Si ces tensions diplomatiques semblent inquiétantes pour la candidature de Kristalina Georgieva, la postulante a pourtant un profil qui pourrait apaiser le courroux du Kremlin. Outre ses compétences et son expérience internationale, la Bulgare a la particularité d'être une femme originaire d'Europe de l'Est. Rien d’original à première vue, sauf à l’ONU, qui a vu huit hommes se succéder au poste de secrétaire général, et dont aucun n’était issu de cette région.

Et justement, la Russie, qui préside ce mois-ci le Conseil de sécurité, n’a eu de cesse de répéter ces dernières semaines sa volonté de voir une femme prendre la tête de l’institution, tout en affirmant sa détermination à soutenir un candidat originaire d’Europe de l’Est.

Par conséquent, si les Russes restent cohérents, ils pourraient utiliser leur veto contre Antonio Guterres pour ouvrir la voie à Kristalina Georgieva. D’autant plus que les autres femmes en course semblent définitivement distancées, tandis que d’autres, comme la Croate Vesna Pusic, ont carrément jeté l’éponge.

Lundi, la diplomatie russe a donné un semblant de feu vert, quelques jours après la candidature de la vice-présidente de la Commission européenne. " Nous pensons vraiment que c'est au tour de l'Europe de l'Est de fournir le prochain secrétaire général", a déclaré l'ambassadeur de Russie à l'ONU Vitali Tchourkine lors d'une conférence de presse. "Nous aimerions beaucoup voir une femme", a-t-il ajouté, tout en indiquant qu'un vote formel pour désigner le successeur de Ban Ki-moon interviendrait bientôt.

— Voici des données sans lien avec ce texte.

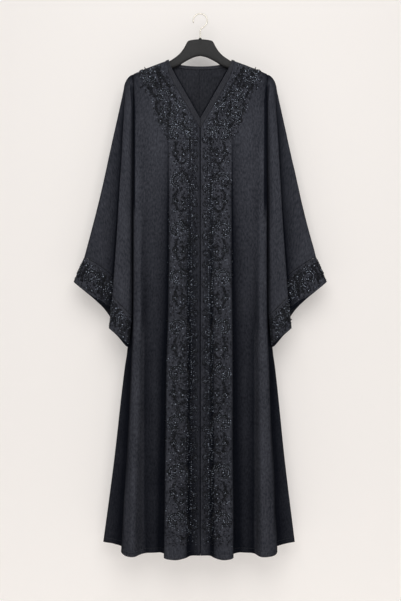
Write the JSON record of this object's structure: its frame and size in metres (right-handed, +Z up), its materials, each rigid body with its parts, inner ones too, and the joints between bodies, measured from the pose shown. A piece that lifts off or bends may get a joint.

L’économiste bulgare, que l’on dit capable avec son humour de faire glousser des négociateurs en pleine séance portant sur des questions budgétaires, devra toutefois se méfier de deux hommes, issus de l’ancien bloc de l’Est. L’ancien ministre serbe des Affaires étrangères Vuk Jeremic, classé second derrière l’ancien Premier ministre portugais, et du ministre slovaque des Affaires étrangères, Miroslav Lajcak, arrivé troisième.